-- Begin Information shown --

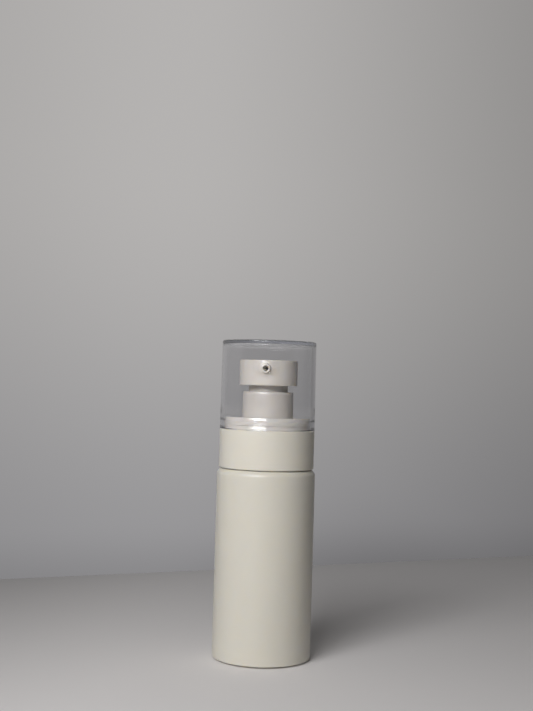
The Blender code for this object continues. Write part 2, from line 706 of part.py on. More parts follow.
def threaded_closure(parent):
    """Double walled closure: threaded wall, deck, spigot that grips the overcap, outer wall.

    The spigot grips with two bands that lean in towards their tops, with fine grooves between.
    """
    rings_top_z = DECK_TOP_Z - BAND_HEIGHT
    rings_base_z = rings_top_z - RINGS_HEIGHT
    grooves = []
    for index in range(RING_COUNT):
        valley_z = rings_top_z - RINGS_HEIGHT * (index + 0.5) / RING_COUNT
        crest_z = rings_top_z - RINGS_HEIGHT * (index + 1) / RING_COUNT
        grooves += [(BAND_R - RING_DEPTH, valley_z), (BAND_R, crest_z)]
    thread_wall_z = CLOSURE_BASE_Z + THREAD_WALL_LIFT
    closure = turned("threaded_closure", [
        (DECK_HOLE_R, DECK_UNDER_Z),
        (DECK_HOLE_R, DECK_TOP_Z),
        (BAND_R - BAND_LEAN, DECK_TOP_Z, DECK_FILLET),
        (BAND_R, rings_top_z),
        *grooves,
        (BAND_R - BAND_LEAN, rings_base_z),
        (BAND_R, COLLAR_TOP_Z + BAND_FOOT),
        (BAND_R, CLOSURE_STEP_Z),
        (CLOSURE_R, CLOSURE_STEP_Z),
        (CLOSURE_R, CLOSURE_BASE_Z),
        (SPIGOT_BORE_R, CLOSURE_BASE_Z),
        (SPIGOT_BORE_R, DECK_UNDER_Z),
        (THREAD_WALL_R, DECK_UNDER_Z),
        (THREAD_WALL_R, thread_wall_z),
        (THREAD_BORE_R, thread_wall_z),
        (THREAD_BORE_R, DECK_UNDER_Z),
    ], LARGE_STEPS, "satin_white", CLOSURE_BASE_Z)
    hang(closure, parent, CLOSURE_BASE_Z)
    for index in range(RIB_COUNT):
        combine(closure, closure_rib(index), "UNION")
    settle(closure)


def closure_rib(index):
    """Radial rib between the two walls, buried a little in both and in the deck."""
    inner = THREAD_WALL_R - RIB_BURY
    outer = SPIGOT_BORE_R + RIB_BURY
    base = CLOSURE_BASE_Z + RIB_DROP
    top = DECK_UNDER_Z + RIB_BURY
    size = (outer - inner, RIB_THICKNESS, top - base)
    turn = Matrix.Rotation(math.tau * index / RIB_COUNT, 4, "Z")
    place = turn @ Matrix.Translation(((inner + outer) / 2, 0.0, (base + top) / 2))
    return box_tool("closure_rib_%d" % index, size, place)


def outer_collar(parent):
    """Plain shell over the closure, hung on its step by an inward lip."""
    lip_r = SPIGOT_R + RUNNING_GAP
    collar = turned("outer_collar", [
        (lip_r, COLLAR_TOP_Z - COLLAR_LIP),
        (lip_r, COLLAR_TOP_Z),
        (COLLAR_R, COLLAR_TOP_Z, COLLAR_FILLET),
        (COLLAR_R, COLLAR_BASE_Z, COLLAR_FILLET),
        (COLLAR_BORE_R, COLLAR_BASE_Z),
        (COLLAR_BORE_R, COLLAR_TOP_Z - COLLAR_LIP),
    ], LARGE_STEPS, "satin_white", COLLAR_BASE_Z)
    hang(collar, parent, COLLAR_BASE_Z)
    settle(collar)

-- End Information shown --

Set task ▸ Set down the listing in full, keeping every word exactly as it is.

Result ▸
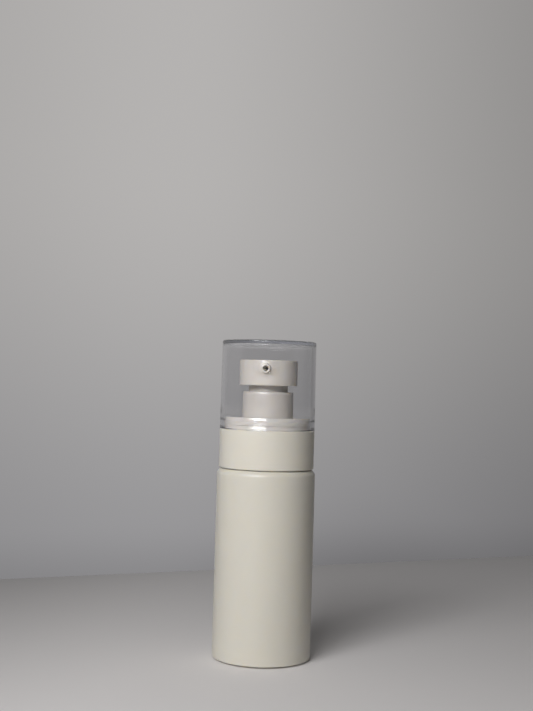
The Blender code for this object continues. Write part 2, from line 706 of part.py on. More parts follow.
def threaded_closure(parent):
    """Double walled closure: threaded wall, deck, spigot that grips the overcap, outer wall.

    The spigot grips with two bands that lean in towards their tops, with fine grooves between.
    """
    rings_top_z = DECK_TOP_Z - BAND_HEIGHT
    rings_base_z = rings_top_z - RINGS_HEIGHT
    grooves = []
    for index in range(RING_COUNT):
        valley_z = rings_top_z - RINGS_HEIGHT * (index + 0.5) / RING_COUNT
        crest_z = rings_top_z - RINGS_HEIGHT * (index + 1) / RING_COUNT
        grooves += [(BAND_R - RING_DEPTH, valley_z), (BAND_R, crest_z)]
    thread_wall_z = CLOSURE_BASE_Z + THREAD_WALL_LIFT
    closure = turned("threaded_closure", [
        (DECK_HOLE_R, DECK_UNDER_Z),
        (DECK_HOLE_R, DECK_TOP_Z),
        (BAND_R - BAND_LEAN, DECK_TOP_Z, DECK_FILLET),
        (BAND_R, rings_top_z),
        *grooves,
        (BAND_R - BAND_LEAN, rings_base_z),
        (BAND_R, COLLAR_TOP_Z + BAND_FOOT),
        (BAND_R, CLOSURE_STEP_Z),
        (CLOSURE_R, CLOSURE_STEP_Z),
        (CLOSURE_R, CLOSURE_BASE_Z),
        (SPIGOT_BORE_R, CLOSURE_BASE_Z),
        (SPIGOT_BORE_R, DECK_UNDER_Z),
        (THREAD_WALL_R, DECK_UNDER_Z),
        (THREAD_WALL_R, thread_wall_z),
        (THREAD_BORE_R, thread_wall_z),
        (THREAD_BORE_R, DECK_UNDER_Z),
    ], LARGE_STEPS, "satin_white", CLOSURE_BASE_Z)
    hang(closure, parent, CLOSURE_BASE_Z)
    for index in range(RIB_COUNT):
        combine(closure, closure_rib(index), "UNION")
    settle(closure)


def closure_rib(index):
    """Radial rib between the two walls, buried a little in both and in the deck."""
    inner = THREAD_WALL_R - RIB_BURY
    outer = SPIGOT_BORE_R + RIB_BURY
    base = CLOSURE_BASE_Z + RIB_DROP
    top = DECK_UNDER_Z + RIB_BURY
    size = (outer - inner, RIB_THICKNESS, top - base)
    turn = Matrix.Rotation(math.tau * index / RIB_COUNT, 4, "Z")
    place = turn @ Matrix.Translation(((inner + outer) / 2, 0.0, (base + top) / 2))
    return box_tool("closure_rib_%d" % index, size, place)


def outer_collar(parent):
    """Plain shell over the closure, hung on its step by an inward lip."""
    lip_r = SPIGOT_R + RUNNING_GAP
    collar = turned("outer_collar", [
        (lip_r, COLLAR_TOP_Z - COLLAR_LIP),
        (lip_r, COLLAR_TOP_Z),
        (COLLAR_R, COLLAR_TOP_Z, COLLAR_FILLET),
        (COLLAR_R, COLLAR_BASE_Z, COLLAR_FILLET),
        (COLLAR_BORE_R, COLLAR_BASE_Z),
        (COLLAR_BORE_R, COLLAR_TOP_Z - COLLAR_LIP),
    ], LARGE_STEPS, "satin_white", COLLAR_BASE_Z)
    hang(collar, parent, COLLAR_BASE_Z)
    settle(collar)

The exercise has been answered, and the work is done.